THE HISTORICAL PRECEDENT
The Final Four-NBA Finals parlay has only happened two other times. The most recent was 1989, when Michigan won the national championship. Head coach Bill Frieder took another job before the NCAA Tournament and was told to take his whistle and clipboard and leave town early. Interim coach Steve Fischer led the Wolverines to the national title with an overtime win over Seton Hall in the final, aided considerably by a touch foul called in the closing seconds (a description confirmed by UM guard Rumeal Robinson, on whom the foul was called and then sank the two free throws that won the crown, 80-79).
On the NBA side was the Bad Boy Detroit Pistons of Isiah Thomas, Joe Dumars, Bill Laimbeer & Co. They swept out the Los Angeles Lakers. Magic Johnson pulled a hamstring in Game 2, and Byron Scott also missed the series, but it should be noted that the Pistons were still the team with the best record. It was likely their year to break through after a couple near-misses, even if the injuries made it possible for the sweep.
The other instance was 1972, with the Lakers and UCLA. It’s surprising that this combo didn’t happen more often. But the Lakers usually had teams that came up just short, and by the time Magic arrived and changed all that, the Wooden era was over at UCLA. Still, 1980 was an almost moment—the Lakers won in Magic’s rookie year, and UCLA led the NCAA final 50-45 over Louisville with five minutes to go before the Cardinals went on a run and won the game 59-54.

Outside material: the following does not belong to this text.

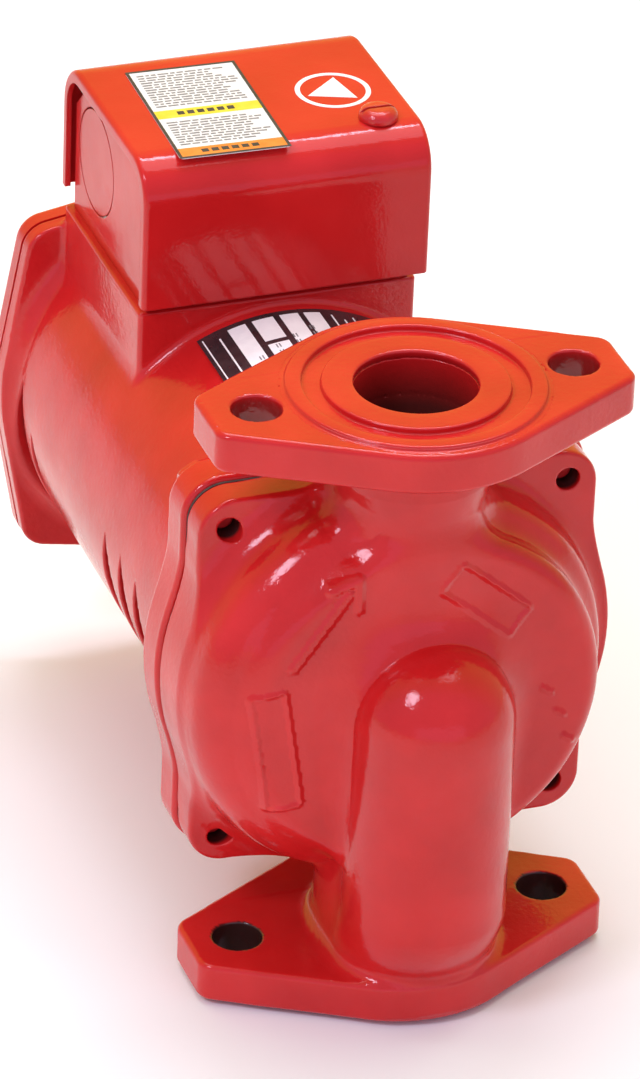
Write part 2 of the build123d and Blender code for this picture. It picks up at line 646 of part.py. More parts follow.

There’s only two other geographic instances worth nothing. In 2006 you had another Heat championship, while Florida won the NCAA title. But the Gators are much further north and I would their fan base to Orlando. In 1994, it was Arkansas in college and the Houston Rockets in the NBA. Here, I’d link up Arkansas with Dallas, In both cases, I’m sure there were a good number of fans who rooted for both teams, but it’s not the strict geographic tie that happened in 1972, 1989 and perhaps again in 2013.